Objective:
Return all of the data exactly as given.
[START Data shown]
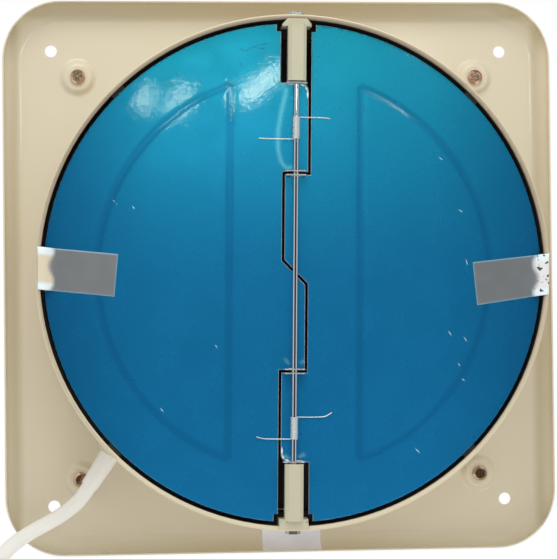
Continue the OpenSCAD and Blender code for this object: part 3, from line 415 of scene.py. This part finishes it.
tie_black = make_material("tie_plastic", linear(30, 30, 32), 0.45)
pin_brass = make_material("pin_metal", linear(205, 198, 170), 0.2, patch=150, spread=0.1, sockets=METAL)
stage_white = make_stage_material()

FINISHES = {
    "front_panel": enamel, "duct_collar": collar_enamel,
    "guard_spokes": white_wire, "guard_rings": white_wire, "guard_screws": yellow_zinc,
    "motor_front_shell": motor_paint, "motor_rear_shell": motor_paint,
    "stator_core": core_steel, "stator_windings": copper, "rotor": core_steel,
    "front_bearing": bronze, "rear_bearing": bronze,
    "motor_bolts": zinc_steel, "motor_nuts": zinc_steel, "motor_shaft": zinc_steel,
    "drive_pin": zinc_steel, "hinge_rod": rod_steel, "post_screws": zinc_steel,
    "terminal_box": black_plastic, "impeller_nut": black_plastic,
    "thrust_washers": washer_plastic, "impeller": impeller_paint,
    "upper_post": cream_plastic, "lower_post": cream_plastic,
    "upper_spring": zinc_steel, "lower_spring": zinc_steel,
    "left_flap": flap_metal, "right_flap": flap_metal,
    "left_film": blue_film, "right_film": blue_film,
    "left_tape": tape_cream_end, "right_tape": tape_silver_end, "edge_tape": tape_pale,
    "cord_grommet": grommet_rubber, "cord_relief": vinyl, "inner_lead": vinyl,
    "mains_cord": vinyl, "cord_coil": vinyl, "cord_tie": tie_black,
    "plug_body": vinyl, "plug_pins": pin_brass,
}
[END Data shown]
Output for this task:
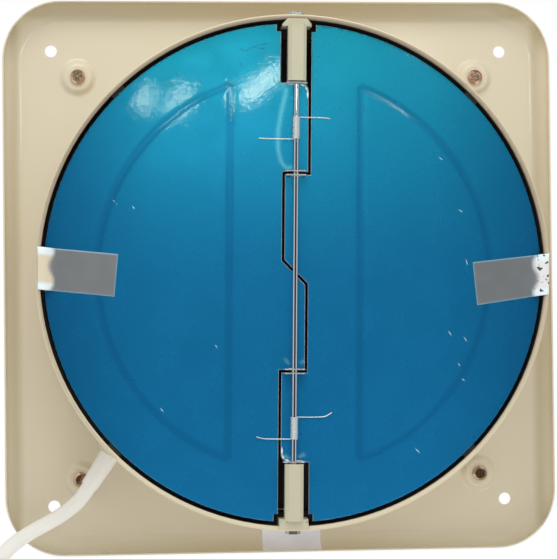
Continue the OpenSCAD and Blender code for this object: part 3, from line 415 of scene.py. This part finishes it.
tie_black = make_material("tie_plastic", linear(30, 30, 32), 0.45)
pin_brass = make_material("pin_metal", linear(205, 198, 170), 0.2, patch=150, spread=0.1, sockets=METAL)
stage_white = make_stage_material()

FINISHES = {
    "front_panel": enamel, "duct_collar": collar_enamel,
    "guard_spokes": white_wire, "guard_rings": white_wire, "guard_screws": yellow_zinc,
    "motor_front_shell": motor_paint, "motor_rear_shell": motor_paint,
    "stator_core": core_steel, "stator_windings": copper, "rotor": core_steel,
    "front_bearing": bronze, "rear_bearing": bronze,
    "motor_bolts": zinc_steel, "motor_nuts": zinc_steel, "motor_shaft": zinc_steel,
    "drive_pin": zinc_steel, "hinge_rod": rod_steel, "post_screws": zinc_steel,
    "terminal_box": black_plastic, "impeller_nut": black_plastic,
    "thrust_washers": washer_plastic, "impeller": impeller_paint,
    "upper_post": cream_plastic, "lower_post": cream_plastic,
    "upper_spring": zinc_steel, "lower_spring": zinc_steel,
    "left_flap": flap_metal, "right_flap": flap_metal,
    "left_film": blue_film, "right_film": blue_film,
    "left_tape": tape_cream_end, "right_tape": tape_silver_end, "edge_tape": tape_pale,
    "cord_grommet": grommet_rubber, "cord_relief": vinyl, "inner_lead": vinyl,
    "mains_cord": vinyl, "cord_coil": vinyl, "cord_tie": tie_black,
    "plug_body": vinyl, "plug_pins": pin_brass,
}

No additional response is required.